Usually, in Spring there is a rule of thumb related with bean loading: every bean that is loaded with the same name as another one, and that is processed later, will override the older one.
The key term here is being processed later.
In your specific use case, first, every bean that is not defined in any profile will be included, at first glance, in the Spring context.
When you activate a profile, as in your example, you are making visible a new piece of configuration: if this configuration contains a bean with the same name as other one already processed, as indicated, it will override this bean in the Spring context.
This fact is always true independently of the mechanism, Java, XML configuration, or both, you use to define the beans.
It is important to note that the order in which Spring process the different configurations that can be found across the code and different libraries is not deterministic.

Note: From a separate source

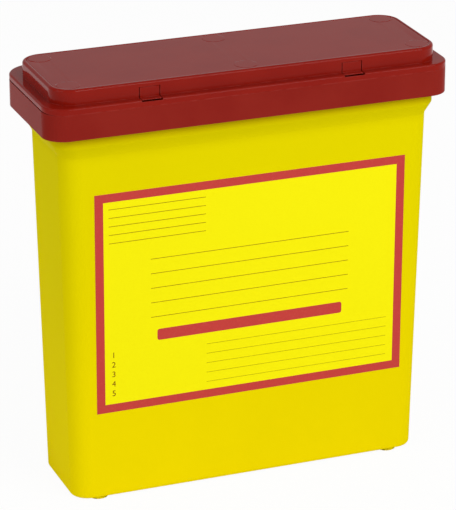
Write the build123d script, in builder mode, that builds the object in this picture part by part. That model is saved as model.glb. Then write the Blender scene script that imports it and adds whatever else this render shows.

In your specific use case, when using XML configurations, you can safely assume that it will load the different configurations in the order in which they are imported in your main configuration files (the ones configured for the context load mechanism you choose) and, for every one of them, in the order in which the beans are defined within the same XML file, if that is the case.
This general override rule is always true except in the case you use Spring Boot 2: in this case, if you override a bean by name, by default, an exception will be raised indicating that a bean with this name is already defined in the Spring context. You can restore the usual override behavior by specifying the following configuration property:
spring.main.allow-bean-definition-overriding=true
In addition to profiles, Spring Boot will allow you to load a bean or not depending on several types of conditions. This mechanism is applied usually when loading @Configuration
s in the auto configuration process.